Vegan MOFO - Day 4

Day 4 - Caesar Salad

I've always fantasized that the Caesar salad was originally created in Italy by some gourmet chef or restauranteur to serve wealthy patrons as a contorno (side dish) alongside their Norcia truffle-infused risotto and bubbly golden Prosecco. Turns out, I'm not entirely wrong! 

Bit o' History: The original Caesar salad is said to be the creation of Caesar Cardini, an actual Italian immigrant that relocated to San Diego in the early twentieth-century (see, I was kind of right!). He set up shop in Tijuana, Mexico, where he allegedly sold his first monikered salad. Tijuana, you say? Yes, Mexico! Cardini operated out of Mexico to avoid Prohibition! On one fateful fourth of July - after much boozing, I imagine -  Cardini's cubbards were bare and his guests were hungry...naturally, he whipped up this little number - lettuce leaves tossed with a combination of crushed garlic, olive oil,  lemon juice, Worcestershire sauce, raw or coddled egg yolks, Parmesan cheese and freshly prepared croutons - and prepared it table-side. 

Caesar Salad with Sliced Almonds
Folks were lovin' it back then, and they sure are lovin' it now. The Caesar has had many faces over the decades, and it's definitely proving itself a timeless edition to the dinner table.

Caesar Salad Dressing
Though we avoid the icky eggs, cheese and Worcestershire sauce, vegans are not immune to the adulation surrounding the Caesar (and most other foods). We've spent the better part of many Sunday afternoons picking apart the tasteful elements that go into the Caesar, and successful results have been plentiful.  I've seen hundreds and tried many recipes for a delicately creamy and pungently tangy dressing, most of which are fingertips-kissing-worthy. Why not add one more potatoe to the pot? Below you'll find my go-to recipe for Caesar salad.

Pour it on meh!
Vegan Caesar Salad
makes approximately 1.5 cups

¾ cup slivered or sliced almonds, or a combination
4 garlic cloves
¾ cup plain, unsweetened nondairy milk
3 tablespoons olive oil
3 tablespoons lemon juice
1 tablespoon capers + brine
1 teaspoon mustard, I used Dijon
1 tablespoon nutritional yeast
½ teaspoon salt
Freshly cracked black pepper

4-5 slices of stale bread
1 tablespoon olive oil
1 garlic clove, minced
1 teaspoon nutritional yeast
Freshly cracked black pepper

Romaine lettuce leaves, torn into pieces
Nutritional yeast, garnish
Sliced almonds, optional, garnish
Freshly cracked black pepper

Pulse almonds in a blender into a fine meal. Add the remaining ingredients and blend until smooth, about 5 minutes. Store in refrigerator until ready to use.

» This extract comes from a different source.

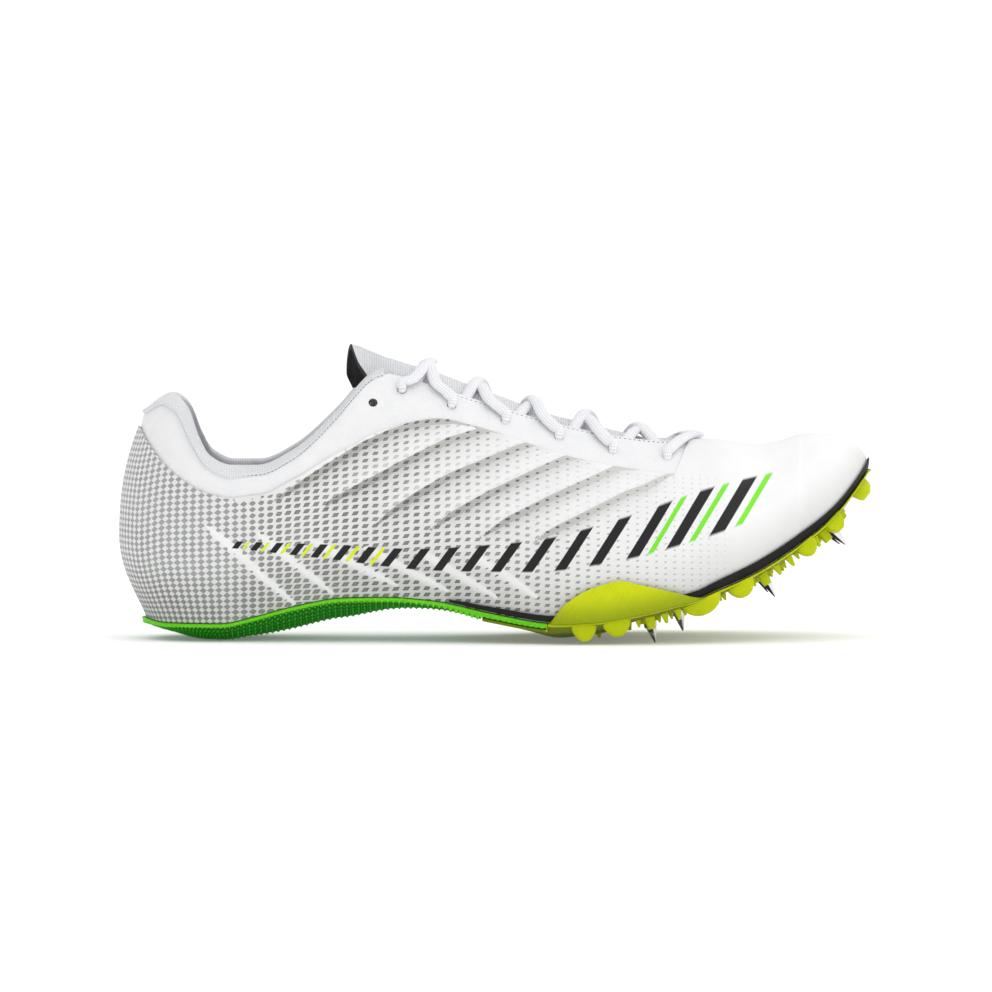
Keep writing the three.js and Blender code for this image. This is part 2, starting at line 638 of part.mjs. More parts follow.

Preheat (toaster) oven to 350 degrees F. Stack bread slices on top of one another and slice into stips, turn, and slice into cubes. Toss with olive oil, minced garlic, nooch and pepper in a bowl or directly on a baking sheet. Bake for 15 minutes, turning once or twice.

Place lettuce leaves in a large bowl, pour about half of the dressing over the leaves and toss with tongs to coat evenly. Add nutritional yeast, almonds, pepper and WARM croutons. Serve in individual bowls – or don’t share and eat the whole thing. Yum!


  1. OMG ceasar dressing rules! I'm saving this to try later, thank you ^_^

  2. Looks like a scrumptious caesar! I think vegan caesar dressings are better than the original by far...my fav one uses caper and brine too.

  3. Becky, I'm sure you'll love this recipe!

    Rose, I can't recall ever eating a "traditional" caesar dressing, only the creamy bottled variety. Regardless, I'm pretty confident that this recipe was take the cake.

  4. looks so good! love that it doesn't use silken tofu, as many vegan dressing recipes seem want to do. pinning this for later!